In the spring, Berkel told The Missourian that “the investigation is ongoing.” He made the same comment late last month and said he could not provide any additional information then as well.
Neither Berkel nor Hammack would release any names of individuals potentially involved until Berkel’s announcement Tuesday on behalf of the fire board. Hammack officially has not commented on the case since January.
But when The Missourian first broke the fire department investigation story at the beginning of this year, Hammack told the newspaper that the fire protection district contacted his department on the same day as the Sept. 28 board meeting.
“We are conducting the joint investigation dealing with the report of funds that are missing from the (fire) department,” Hammack said at the time. “Our investigation is based on the audit findings so far.”

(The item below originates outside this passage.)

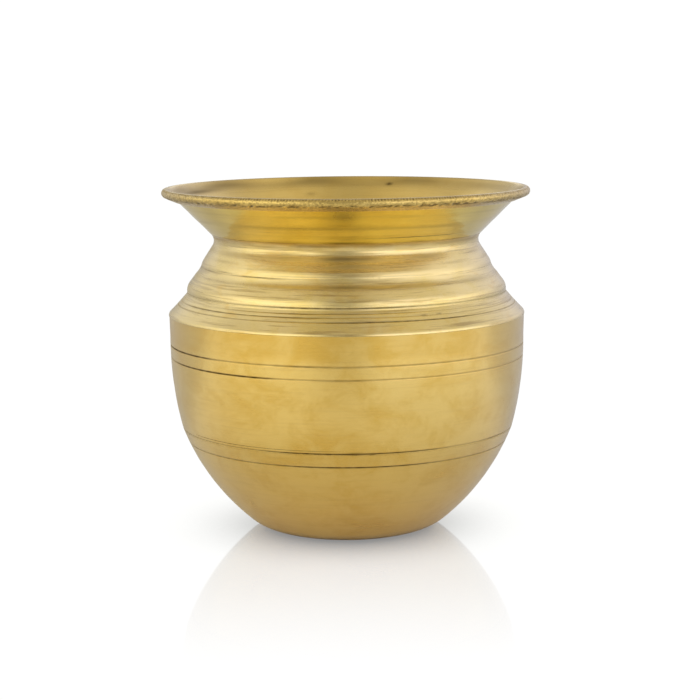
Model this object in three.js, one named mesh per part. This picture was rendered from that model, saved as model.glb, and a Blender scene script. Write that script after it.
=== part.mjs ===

Jan Diltz, public affairs officer with the U.S. District Attorney’s Office in St. Louis, has provided no information on the case. In addition, officials with the IRS office in Chesterfield have declined to comment.
Meeting Time Line
The 6 p.m. Sept. 28, 2011, St. Clair Fire Protection District board of directors meeting started with a statement made that there was a legal matter to discuss in executive session. About 10 minutes later, the board came out of that executive session and into open session, where a vote was taken to engage the services of BKD CPA & Advisors to investigate the financials for the St. Clair Fire Protection District as necessary.
Just before 6:30 p.m. and after a short recess, the meeting was called back into open session. Hinson arrived for the meeting at that time.
Another motion then was made and approved to return to executive session to discuss personnel matters. Shortly after 7 p.m., the meeting returned to open session. Hinson’s resignation letter was read, and a motion was made and approved to accept the resignation.